Monday, 28 July 2014

WHITE BALANCE


It would be ideal to change the white balance of the camera when there is a change in the colour temperature of the light illuminating a potential shot. There are some cameras that will compensate for colour temperature variation but carrying out a white balance set-up before filming is always a good idea. Sometimes it will be needed to carry out the specified white balance procedure even though the camera switch may be marked “auto white balance” to ensure it is automatically compensated. To successfully white balance a simple routine will need to be followed:

1. Selecting the correct filter for the colour temperature of the light being used. (e.g. tungsten 3200K)
2. Selecting white balance position A or B; it will memorize the setting that will be achieved by the white balance. On either filter position, the two memories can be either A or B but if preset is selected, no setting will be memorized. This is the standard default setting.
3. Filling out the frame with a white matte card that is lit by the same lighting as the intended shot.

The card should not move during the white balance and it should not have any reflections or shading. The card needs to be correctly exposed, you will need to avoid any colour cast from any surrounding light sources and have the white balance the main source of shot illumination. During the white balance process, you may see a progress report appearing in the viewfinder, which will include a number that will indicate the colour temperature that has been assessed. You may need to check the position of the white card and other requirements of white balance if you may find the number higher or lower than the anticipated estimate of the colour temperature. It may indicate the camera is either not lined up correctly or it may be malfunctioning. Whilst the white balance is under way, the auto-iris circuit will adjust exposure to make the output of the green signal correct, then the red and blue channels will be adjusted to equal the green output. The white balance procedure will therefore be dependent on by the fidelity of colour reproduction since the white will influence all other colour combinations.

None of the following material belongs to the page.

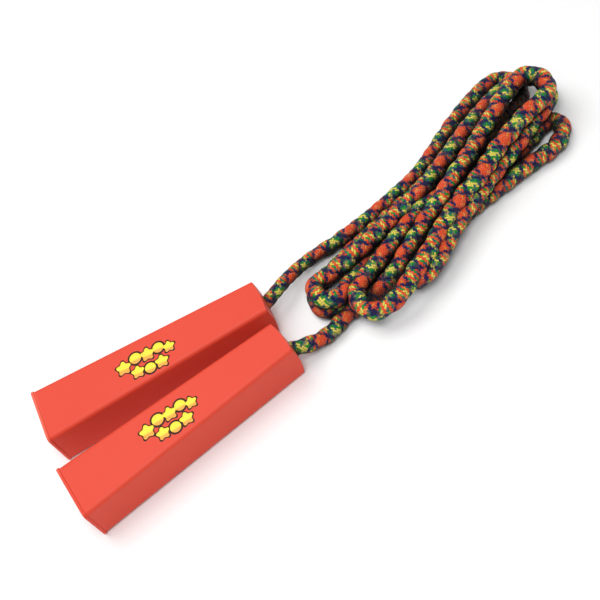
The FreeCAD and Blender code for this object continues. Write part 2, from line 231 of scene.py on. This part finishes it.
def braid(name, line, half_width, step, round_steps, start_turn=0.0, relief=0.15):
    """A braided rope along a line, its ends rounded over. Its lay map counts turns along and round."""
    far = lengths_along(line)
    rings = int(far[-1] / step)
    wanted = np.linspace(0, far[-1], rings + 1)
    middle = read_at(line, far, wanted)
    sides, ups = frames_along(middle)
    width = np.interp(wanted, far, half_width)
    ease = max(1, int(WIDTH_EASE / step))
    evenly = np.ones(2 * ease + 1) / (2 * ease + 1)
    width = np.convolve(np.pad(width, ease, mode="edge"), evenly, "valid")
    nearest_end = np.minimum(wanted, far[-1] - wanted)
    rounding = np.sqrt(np.clip(1 - (1 - np.clip(nearest_end / (0.6 * width), 0, 1)) ** 2, 0.02, 1))
    # The lay tightens and loosens a little, and the whole braid rolls slowly about its line.
    slack = 0.5 * np.sin(wanted / 0.0093) + 0.5 * np.sin(wanted / 0.0061 + 1.0)
    along = wanted / LAY_LENGTH + start_turn + 0.06 * slack
    turn = np.arange(round_steps) / round_steps
    roll = 0.05 * np.sin(wanted / 0.0127 + 2.0) + 0.9 * wanted / 0.3
    height = patch_height(along[:, None], turn[None, :] + roll[:, None])
    reach = (width * rounding)[:, None] * (1 - relief + 1.4 * relief * height)
    angle = 2 * math.pi * turn
    outward = (np.cos(angle)[None, :, None] * sides[:, None, :]
               + np.sin(angle)[None, :, None] * ups[:, None, :])
    spots = middle[:, None, :] + reach[..., None] * outward
    mesh = bpy.data.meshes.new(name)
    ring, spot = np.meshgrid(np.arange(rings), np.arange(round_steps), indexing="ij")
    after = (spot + 1) % round_steps
    faces = np.stack([ring * round_steps + spot, ring * round_steps + after,
                      (ring + 1) * round_steps + after, (ring + 1) * round_steps + spot], -1).reshape(-1, 4)
    caps = [list(range(round_steps))[::-1], [rings * round_steps + i for i in range(round_steps)]]
    mesh.from_pydata(spots.reshape(-1, 3).tolist(), [], faces.tolist() + caps)
    lay = mesh.uv_layers.new(name="lay")
    u = np.stack([along[ring], along[ring], along[ring + 1], along[ring + 1]], -1).reshape(-1)
    v = (np.stack([spot, spot + 1, spot + 1, spot], -1) / round_steps
         + np.stack([roll[ring], roll[ring], roll[ring + 1], roll[ring + 1]], -1)).reshape(-1)
    ends = np.concatenate([np.full(round_steps, along[0]), np.full(round_steps, along[-1])])
    ends_round = np.concatenate([turn[::-1] + roll[0], turn + roll[-1]])
    u, v = np.concatenate([u, ends]), np.concatenate([v, ends_round])
    lay.data.foreach_set("uv", np.stack([u, v], -1).ravel())
    mesh.shade_smooth()
    rope = bpy.data.objects.new(name, mesh)
    bpy.context.scene.collection.objects.link(rope)
    return rope, middle


# ---------------------------------------------------------------- the finishes' toolkit

class Value:
    """A number that changes over a surface, which sums like a plain number."""

    def __init__(self, finish, socket):
        self.finish, self.socket = finish, socket

    def sum(self, operation, *values):
        return self.finish.add("ShaderNodeMath", {"operation": operation}, dict(enumerate(values)))

    def __add__(self, other): return self.sum("ADD", self, other)
    def __radd__(self, other): return self.sum("ADD", other, self)
    def __sub__(self, other): return self.sum("SUBTRACT", self, other)
    def __rsub__(self, other): return self.sum("SUBTRACT", other, self)
    def __mul__(self, other): return self.sum("MULTIPLY", self, other)
    def __rmul__(self, other): return self.sum("MULTIPLY", other, self)
    def __truediv__(self, other): return self.sum("DIVIDE", self, other)
    def __pow__(self, other): return self.sum("POWER", self, other)
    def __mod__(self, other): return self.sum("FLOORED_MODULO", self, other)
    def __lt__(self, other): return self.sum("LESS_THAN", self, other)
    def __gt__(self, other): return self.sum("GREATER_THAN", self, other)
    def __abs__(self): return self.sum("ABSOLUTE", self)
    def floor(self): return self.sum("FLOOR", self)
    def sine(self): return self.sum("SINE", self)
    def root(self): return self.sum("SQRT", self.sum("MAXIMUM", self, 0.0))

    def between(self, low, high):
        """0 below low, 1 above high, and a smooth change from one to the other."""
        return self.finish.add("ShaderNodeMapRange", {"interpolation_type": "SMOOTHSTEP"},
                               {"Value": self, "From Min": low, "From Max": high})

    def pick(self, yes, no):
        """yes where this is 1, no where it is 0."""
        return self * yes + (1 - self) * no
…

BLACK BALANCE There are a lot of cameras that may not require a manual black balance meaning that the adjustment will have to be carried out automatically whenever required. The black has no colourcast since the black balance will set the black levels of the red, green and blue channels. This will only normally be only required if: · The camera has not been used in a while · The camera has been moved between different air temperatures · The air temperature has altered · When the gain selector values have been changed If a manual black balance must be done, you must do 2 things: 1. White balance to equalize the gains and then black balance 2. White balance again.

LIGHT OUTPUT
The tungsten light source: The heat effect from the electric current that flows through the tungsten filament which is how light is produced. The visible spectrum from these sources is continuous and produces a smooth transition of light that is outputted between the adjacent wavelengths. The intensity of the outputted light will be varied if the current is changed (dimming) which affects the colour temperature also although this is usually kept within acceptable limits. Light from a discharged light source is produced as a by-product of an electrical discharge through a gas. The particular mixture of gas present in the glass envelope effect the colour of the light, the colour of the light also depends on the phosphor coating of the fluorescent tube. HMI’s; which are discharged light sources designed for film and television lighting, are not as stable as tungsten but do have a greater efficacy, they are compact and they produce light that approximates the daylight.

PULSED LIGHT SOURCES
Fluorescent tubes; for home, office, factory and neon signs, does not produce a constant light output but it does give short pulses of light depending on the mains supply. The light output of a usual daylight-type fluorescent tube for the normal eyesight give of a bluish green cast to a tungsten balanced camera but does not register high intensity blue and green spikes.

The improvement of Phosphors has made the fluorescent tube/cold light acceptable for television and film came after recent years of development. They are able to provide tungsten matching and daylight matching colour temperature. More or less steady light output are a result of high frequency operation; i.e. >40 kHz.

COLOUR RENDITION INDEX (Ra)
The colour rendition index or Ra can be used to indicate the suitability for use in television production (Ra of 70 is regarded as the lower limit of acceptability for colour television). The use of a scale of 0 – 100 is used as a method of comparing colour fidelity and consistency of a light source.